My Fuji X- Pro3 continues to impress. I have now, I think, finally got it set up in a manner that I can just pick it up and work with it. So happy am I that I picked up another so I can work in the way I've worked forever. Two bodies, two lenses. This gives me (obviously) twice the options and it's helpful for me to pivot around my most commonly used lens, with a longer or wider lens on the second camera, depending on where I am working and what my mood is. Having shot Clevedon a week or so ago I have now settled on a project, to document these lovely English seaside resorts, with their evocative names: Westward Ho, Lyme Regis, Budleigh Salterton, Skegness, Cleethorpes.

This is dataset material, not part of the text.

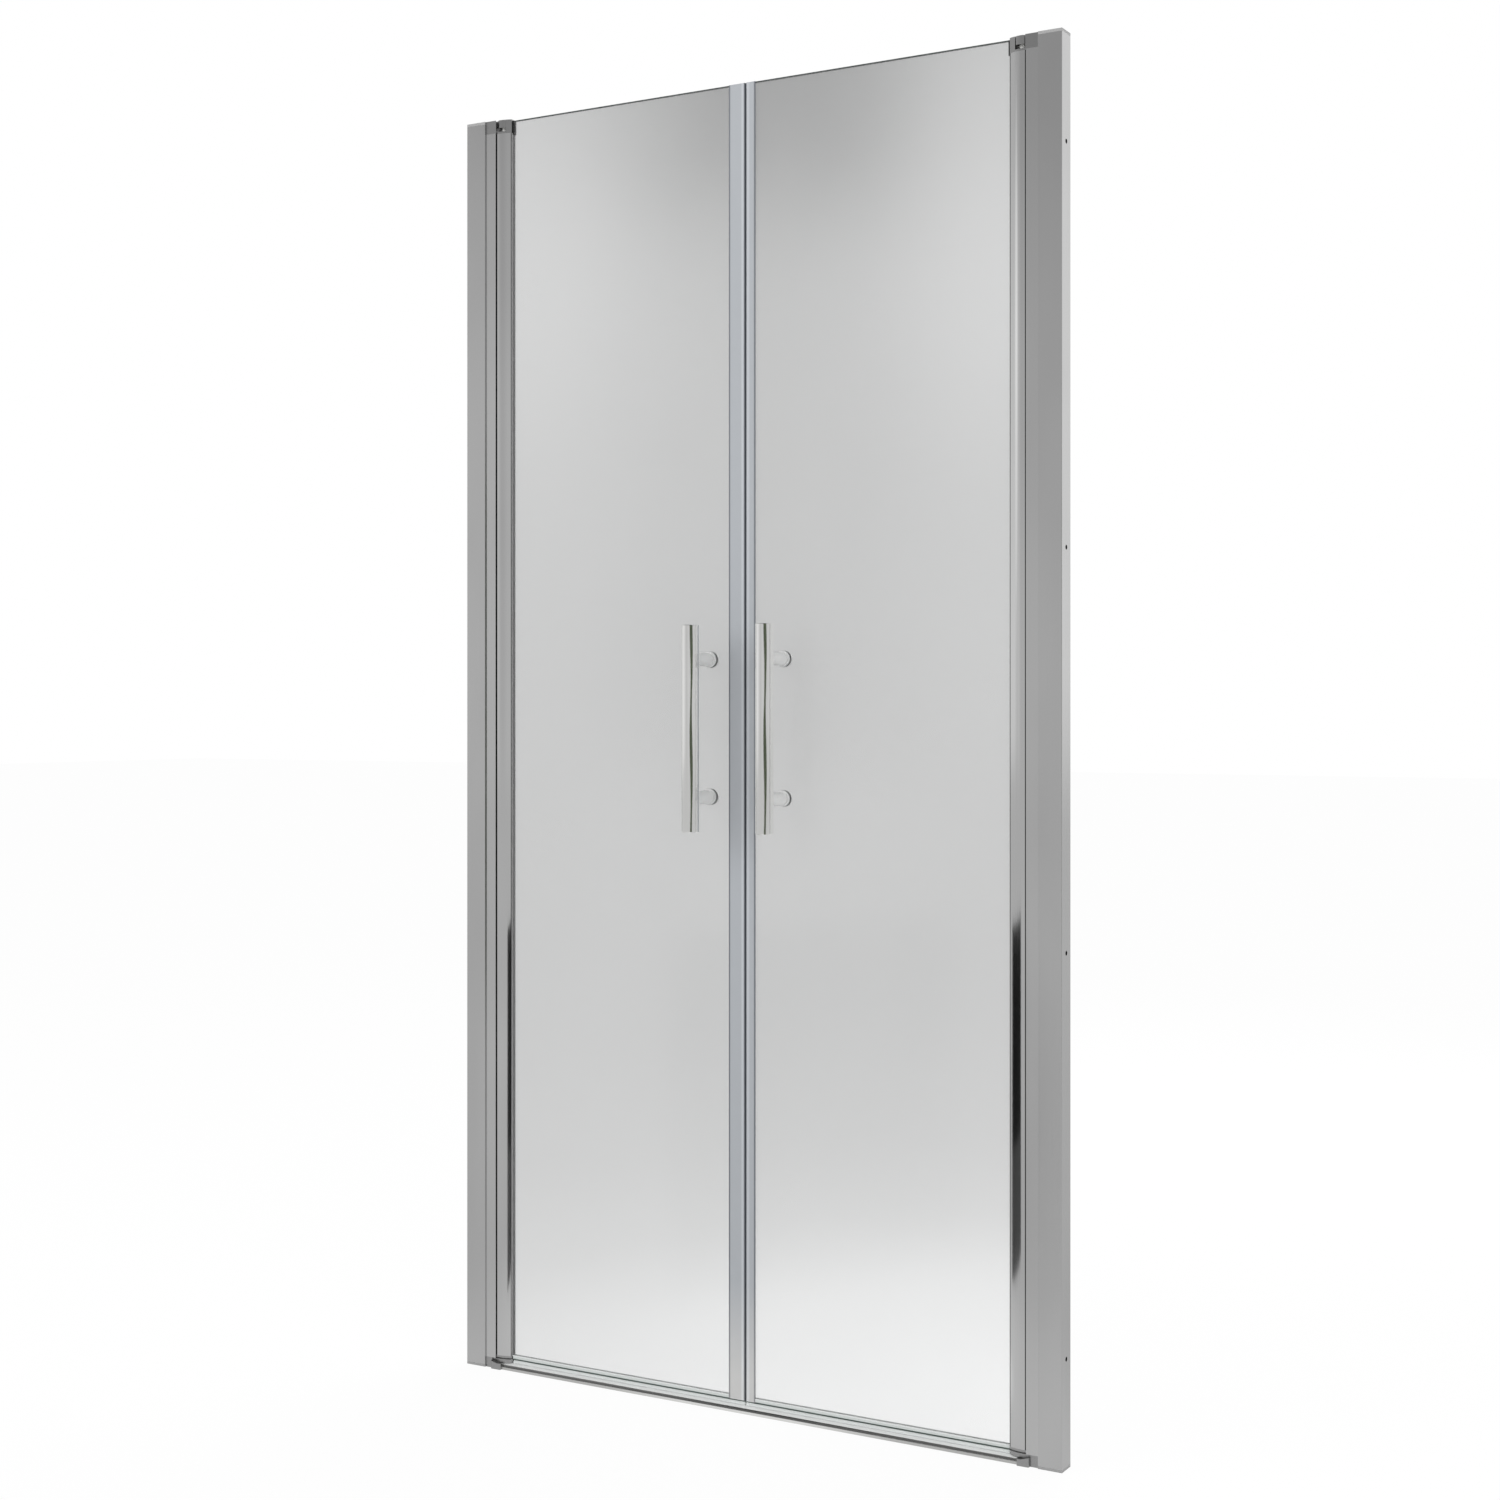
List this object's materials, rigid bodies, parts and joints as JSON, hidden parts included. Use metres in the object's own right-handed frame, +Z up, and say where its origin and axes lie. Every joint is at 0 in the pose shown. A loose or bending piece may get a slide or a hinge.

Ok, I'll admit that this isn't just a commentary project, it's primarily an exercise in composition, and there's no easier place to do this than on the coast, where the horizons are distant and flat, leaving not much background clutter, and the act of composition is more Rothko than Constable.

But still, there is something fascinating about the British on holiday, and I'm not talking about, or interested in the drinking and clubbing culture, or the gravitational pull toward familiar fast food in far flung places. I'll leave that kind of scathing commentary to other photographers. I'm more interested in the vernacular; the surface of these places. These resorts are nostalgia factories. When I was a child, coming from a near landlocked shire in the north of England, a seaside resort was an utterly exotic, sensation filled experience. So many elements of each of our family holidays is etched in my memory, and these treasures resonate achingly in places like Clevedon.



Technically, Clevedon isn't even a seaside resort. It squats on the edge of the Bristol Channel, the River Severn's muddy brown exit into the Atlantic. It's not a place you'd go if you'd want the pristine sandy beaches or wild cliff top walks of nearby Devon and Cornwall. Most likely it's a place you'd go because you can afford it and you can get there easily. It has a uniquely British feel, and conforms with so much of the country's seaside resort culture:

a preponderance of bed and breakfast hotels, amusement arcades, fish and chip shops,e cream parlours, a pier, a promenade... Things to do and ways to keep the kids occupied if the weather isn't all that great, or the sea is either too cold or too rough, all of which are to be expected and hedged against.



I love places like these, and the people who come to them. They are unpretentious holiday destinations for families who are blessed with an admirable lack of self consciousness, and I can't help but feel warmly toward them because the familiarity of these places is burnt into my consciousness, so I can still relate to this very particular holiday experience, and do so very happily.